(Data entries)
## start

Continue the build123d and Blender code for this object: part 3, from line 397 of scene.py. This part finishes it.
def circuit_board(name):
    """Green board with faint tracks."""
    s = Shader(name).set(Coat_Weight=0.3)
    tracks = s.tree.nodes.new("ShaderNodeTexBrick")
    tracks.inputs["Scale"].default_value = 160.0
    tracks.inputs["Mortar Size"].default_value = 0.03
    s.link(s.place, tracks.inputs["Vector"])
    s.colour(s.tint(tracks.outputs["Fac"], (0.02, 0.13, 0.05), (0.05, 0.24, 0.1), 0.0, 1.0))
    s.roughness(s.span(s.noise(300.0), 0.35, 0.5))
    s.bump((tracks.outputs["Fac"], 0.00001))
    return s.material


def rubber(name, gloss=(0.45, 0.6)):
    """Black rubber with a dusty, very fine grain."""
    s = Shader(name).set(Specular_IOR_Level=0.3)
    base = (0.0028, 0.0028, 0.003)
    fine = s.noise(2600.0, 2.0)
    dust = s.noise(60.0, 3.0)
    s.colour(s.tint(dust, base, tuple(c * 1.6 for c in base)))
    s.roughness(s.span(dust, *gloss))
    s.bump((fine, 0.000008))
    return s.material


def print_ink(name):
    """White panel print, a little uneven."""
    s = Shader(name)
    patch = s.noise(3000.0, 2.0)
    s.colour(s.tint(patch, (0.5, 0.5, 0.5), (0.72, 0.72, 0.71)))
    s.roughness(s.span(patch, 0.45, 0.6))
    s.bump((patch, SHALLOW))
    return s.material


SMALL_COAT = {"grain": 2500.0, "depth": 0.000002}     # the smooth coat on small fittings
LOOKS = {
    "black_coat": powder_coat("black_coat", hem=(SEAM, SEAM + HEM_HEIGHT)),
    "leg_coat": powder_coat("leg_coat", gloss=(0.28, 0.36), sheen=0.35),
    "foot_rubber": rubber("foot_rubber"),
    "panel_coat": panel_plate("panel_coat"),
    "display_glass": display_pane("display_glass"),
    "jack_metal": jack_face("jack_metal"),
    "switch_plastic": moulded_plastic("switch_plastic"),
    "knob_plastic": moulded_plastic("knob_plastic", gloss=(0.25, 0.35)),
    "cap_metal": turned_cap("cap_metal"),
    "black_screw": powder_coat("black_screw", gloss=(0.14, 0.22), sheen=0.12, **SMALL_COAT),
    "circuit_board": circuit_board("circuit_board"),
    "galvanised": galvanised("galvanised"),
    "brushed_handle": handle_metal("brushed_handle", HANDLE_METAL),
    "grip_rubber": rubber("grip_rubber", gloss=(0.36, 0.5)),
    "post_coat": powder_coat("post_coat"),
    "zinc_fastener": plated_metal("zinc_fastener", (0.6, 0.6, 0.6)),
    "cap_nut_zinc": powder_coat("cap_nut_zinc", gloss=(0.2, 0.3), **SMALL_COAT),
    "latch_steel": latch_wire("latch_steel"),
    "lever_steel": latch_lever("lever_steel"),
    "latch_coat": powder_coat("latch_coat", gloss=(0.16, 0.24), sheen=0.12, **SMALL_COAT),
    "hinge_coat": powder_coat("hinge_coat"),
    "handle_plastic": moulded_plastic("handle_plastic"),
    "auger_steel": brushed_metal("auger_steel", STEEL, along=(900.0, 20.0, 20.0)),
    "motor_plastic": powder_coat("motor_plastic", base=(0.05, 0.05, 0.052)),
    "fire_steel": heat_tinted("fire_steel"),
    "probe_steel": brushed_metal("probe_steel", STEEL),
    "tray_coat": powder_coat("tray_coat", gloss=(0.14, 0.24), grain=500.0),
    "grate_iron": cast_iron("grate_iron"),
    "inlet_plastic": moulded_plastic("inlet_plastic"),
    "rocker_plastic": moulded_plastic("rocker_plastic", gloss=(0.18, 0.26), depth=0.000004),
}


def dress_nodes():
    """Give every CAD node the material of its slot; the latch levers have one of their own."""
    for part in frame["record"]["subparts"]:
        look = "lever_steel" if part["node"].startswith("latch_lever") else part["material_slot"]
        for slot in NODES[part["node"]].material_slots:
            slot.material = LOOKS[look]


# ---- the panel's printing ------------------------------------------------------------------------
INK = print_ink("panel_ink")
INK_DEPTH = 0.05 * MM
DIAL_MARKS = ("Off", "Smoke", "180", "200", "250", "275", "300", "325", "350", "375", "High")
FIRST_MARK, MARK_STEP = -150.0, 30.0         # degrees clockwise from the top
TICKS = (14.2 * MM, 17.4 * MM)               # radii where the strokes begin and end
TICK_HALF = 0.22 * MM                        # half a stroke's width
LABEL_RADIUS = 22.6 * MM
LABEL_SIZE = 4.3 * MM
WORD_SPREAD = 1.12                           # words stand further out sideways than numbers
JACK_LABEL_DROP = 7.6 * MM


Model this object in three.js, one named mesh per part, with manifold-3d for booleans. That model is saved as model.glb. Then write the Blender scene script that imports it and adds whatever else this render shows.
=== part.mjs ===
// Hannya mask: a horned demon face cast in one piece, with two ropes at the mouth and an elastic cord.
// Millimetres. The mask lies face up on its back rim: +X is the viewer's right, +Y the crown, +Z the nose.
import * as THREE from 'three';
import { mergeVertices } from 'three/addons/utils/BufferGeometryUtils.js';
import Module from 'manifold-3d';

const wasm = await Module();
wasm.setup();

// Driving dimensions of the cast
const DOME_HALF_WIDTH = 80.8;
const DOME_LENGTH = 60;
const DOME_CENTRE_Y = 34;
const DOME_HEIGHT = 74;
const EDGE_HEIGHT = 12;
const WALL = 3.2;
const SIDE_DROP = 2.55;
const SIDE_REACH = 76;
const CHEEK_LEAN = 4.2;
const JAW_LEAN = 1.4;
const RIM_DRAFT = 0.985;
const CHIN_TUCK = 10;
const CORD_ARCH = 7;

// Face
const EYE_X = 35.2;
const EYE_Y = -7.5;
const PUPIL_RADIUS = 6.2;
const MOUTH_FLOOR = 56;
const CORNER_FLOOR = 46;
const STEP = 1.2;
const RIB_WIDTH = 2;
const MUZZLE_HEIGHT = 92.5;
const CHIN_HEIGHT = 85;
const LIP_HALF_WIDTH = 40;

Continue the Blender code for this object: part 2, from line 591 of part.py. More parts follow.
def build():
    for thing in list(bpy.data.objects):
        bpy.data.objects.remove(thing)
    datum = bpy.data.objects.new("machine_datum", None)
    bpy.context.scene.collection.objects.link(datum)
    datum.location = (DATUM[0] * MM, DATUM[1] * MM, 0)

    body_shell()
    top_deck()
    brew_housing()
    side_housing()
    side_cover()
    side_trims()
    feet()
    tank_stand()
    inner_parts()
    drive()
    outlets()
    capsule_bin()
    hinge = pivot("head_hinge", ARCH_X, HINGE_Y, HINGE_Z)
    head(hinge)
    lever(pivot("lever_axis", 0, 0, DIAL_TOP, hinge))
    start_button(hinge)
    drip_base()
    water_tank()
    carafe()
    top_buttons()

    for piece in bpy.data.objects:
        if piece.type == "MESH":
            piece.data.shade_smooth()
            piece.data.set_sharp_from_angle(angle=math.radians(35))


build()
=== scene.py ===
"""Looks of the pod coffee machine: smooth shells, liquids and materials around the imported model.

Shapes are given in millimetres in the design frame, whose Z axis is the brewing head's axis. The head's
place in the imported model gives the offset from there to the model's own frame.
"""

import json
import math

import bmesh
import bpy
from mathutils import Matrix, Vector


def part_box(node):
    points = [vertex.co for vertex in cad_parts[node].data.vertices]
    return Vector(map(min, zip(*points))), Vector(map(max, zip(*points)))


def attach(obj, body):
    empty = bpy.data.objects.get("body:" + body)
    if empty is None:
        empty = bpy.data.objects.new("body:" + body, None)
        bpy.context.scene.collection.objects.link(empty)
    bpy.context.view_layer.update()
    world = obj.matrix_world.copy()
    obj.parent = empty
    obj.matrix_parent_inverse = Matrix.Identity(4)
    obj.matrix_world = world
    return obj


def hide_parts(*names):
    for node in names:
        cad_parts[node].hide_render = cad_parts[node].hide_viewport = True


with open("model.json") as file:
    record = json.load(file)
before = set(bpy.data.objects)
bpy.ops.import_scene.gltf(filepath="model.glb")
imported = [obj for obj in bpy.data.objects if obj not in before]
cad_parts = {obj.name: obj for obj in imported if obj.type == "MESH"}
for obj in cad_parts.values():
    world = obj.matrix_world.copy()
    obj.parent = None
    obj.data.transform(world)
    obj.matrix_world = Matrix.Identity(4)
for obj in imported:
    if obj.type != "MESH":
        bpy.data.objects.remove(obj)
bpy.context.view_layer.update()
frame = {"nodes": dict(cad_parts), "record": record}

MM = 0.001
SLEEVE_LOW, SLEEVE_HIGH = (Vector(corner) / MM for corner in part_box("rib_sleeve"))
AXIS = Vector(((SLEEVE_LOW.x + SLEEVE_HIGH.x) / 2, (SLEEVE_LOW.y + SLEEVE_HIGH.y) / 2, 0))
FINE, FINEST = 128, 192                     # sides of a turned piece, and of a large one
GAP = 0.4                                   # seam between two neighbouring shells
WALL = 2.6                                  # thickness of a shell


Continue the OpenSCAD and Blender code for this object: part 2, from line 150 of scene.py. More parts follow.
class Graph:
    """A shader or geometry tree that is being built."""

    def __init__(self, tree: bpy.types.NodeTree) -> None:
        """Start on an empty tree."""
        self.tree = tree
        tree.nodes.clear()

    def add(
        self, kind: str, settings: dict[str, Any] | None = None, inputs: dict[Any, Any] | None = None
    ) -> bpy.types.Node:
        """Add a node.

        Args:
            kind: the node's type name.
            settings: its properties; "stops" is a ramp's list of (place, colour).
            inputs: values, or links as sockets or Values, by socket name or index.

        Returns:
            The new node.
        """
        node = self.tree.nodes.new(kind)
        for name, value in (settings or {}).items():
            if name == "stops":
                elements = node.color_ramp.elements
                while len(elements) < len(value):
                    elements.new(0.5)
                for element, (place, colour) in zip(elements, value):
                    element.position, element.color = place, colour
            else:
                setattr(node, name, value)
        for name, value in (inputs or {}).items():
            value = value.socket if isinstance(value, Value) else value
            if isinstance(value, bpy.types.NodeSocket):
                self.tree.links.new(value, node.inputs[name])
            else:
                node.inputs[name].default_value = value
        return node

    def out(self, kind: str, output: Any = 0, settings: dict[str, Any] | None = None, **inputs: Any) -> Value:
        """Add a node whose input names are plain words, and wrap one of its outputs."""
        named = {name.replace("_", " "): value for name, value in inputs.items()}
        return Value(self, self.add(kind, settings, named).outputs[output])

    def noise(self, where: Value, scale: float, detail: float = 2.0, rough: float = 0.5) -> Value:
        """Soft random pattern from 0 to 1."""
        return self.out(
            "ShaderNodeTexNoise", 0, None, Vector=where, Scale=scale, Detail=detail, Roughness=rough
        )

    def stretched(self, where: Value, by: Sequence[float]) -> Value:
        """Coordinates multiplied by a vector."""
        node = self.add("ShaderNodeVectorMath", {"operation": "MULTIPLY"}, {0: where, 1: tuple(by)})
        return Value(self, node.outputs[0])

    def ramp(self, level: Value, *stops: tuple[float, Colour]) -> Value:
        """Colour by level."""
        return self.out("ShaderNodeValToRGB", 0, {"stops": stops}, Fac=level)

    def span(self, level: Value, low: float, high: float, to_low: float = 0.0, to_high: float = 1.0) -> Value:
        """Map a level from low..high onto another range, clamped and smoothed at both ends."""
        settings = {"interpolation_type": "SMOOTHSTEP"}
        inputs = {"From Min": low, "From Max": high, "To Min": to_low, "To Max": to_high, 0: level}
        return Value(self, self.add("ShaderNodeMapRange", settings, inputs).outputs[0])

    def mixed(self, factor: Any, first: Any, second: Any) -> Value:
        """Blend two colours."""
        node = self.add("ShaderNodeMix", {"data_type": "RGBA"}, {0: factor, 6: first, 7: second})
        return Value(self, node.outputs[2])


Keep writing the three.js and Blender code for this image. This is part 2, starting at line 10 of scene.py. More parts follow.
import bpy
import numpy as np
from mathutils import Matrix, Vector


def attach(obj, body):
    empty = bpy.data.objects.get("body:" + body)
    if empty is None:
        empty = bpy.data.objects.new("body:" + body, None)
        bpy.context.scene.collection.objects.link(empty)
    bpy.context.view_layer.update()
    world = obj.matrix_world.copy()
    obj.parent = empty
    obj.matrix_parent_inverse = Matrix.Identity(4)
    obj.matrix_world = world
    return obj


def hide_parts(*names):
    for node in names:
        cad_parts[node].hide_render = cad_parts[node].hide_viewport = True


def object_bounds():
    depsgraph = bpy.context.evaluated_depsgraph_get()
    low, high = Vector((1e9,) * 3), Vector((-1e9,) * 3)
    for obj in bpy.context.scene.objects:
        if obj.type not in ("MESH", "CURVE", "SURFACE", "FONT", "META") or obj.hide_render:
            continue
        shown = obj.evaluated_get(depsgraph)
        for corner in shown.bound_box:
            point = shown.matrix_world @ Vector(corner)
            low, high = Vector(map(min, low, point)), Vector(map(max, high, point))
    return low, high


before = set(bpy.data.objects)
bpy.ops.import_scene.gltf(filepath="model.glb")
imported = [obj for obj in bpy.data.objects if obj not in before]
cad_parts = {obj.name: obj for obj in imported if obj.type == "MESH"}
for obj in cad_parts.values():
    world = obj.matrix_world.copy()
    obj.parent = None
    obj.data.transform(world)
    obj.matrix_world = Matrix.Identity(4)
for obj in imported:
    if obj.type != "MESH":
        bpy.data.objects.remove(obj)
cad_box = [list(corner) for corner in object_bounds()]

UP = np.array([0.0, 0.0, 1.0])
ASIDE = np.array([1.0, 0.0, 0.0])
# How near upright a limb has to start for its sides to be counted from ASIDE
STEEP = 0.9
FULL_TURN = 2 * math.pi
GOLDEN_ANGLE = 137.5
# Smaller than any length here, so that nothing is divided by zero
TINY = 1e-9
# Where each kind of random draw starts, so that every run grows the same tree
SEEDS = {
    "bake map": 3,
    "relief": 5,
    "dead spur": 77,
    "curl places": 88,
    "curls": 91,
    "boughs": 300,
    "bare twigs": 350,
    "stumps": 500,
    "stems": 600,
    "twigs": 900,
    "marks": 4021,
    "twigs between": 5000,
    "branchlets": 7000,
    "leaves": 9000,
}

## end

* TASK BRIEF
Show the lines that mention the word "dict".

* ANSWER TO THIS PROBLEM
frame = {"nodes": dict(cad_parts), "record": record}
        self, kind: str, settings: dict[str, Any] | None = None, inputs: dict[Any, Any] | None = None
    def out(self, kind: str, output: Any = 0, settings: dict[str, Any] | None = None, **inputs: Any) -> Value:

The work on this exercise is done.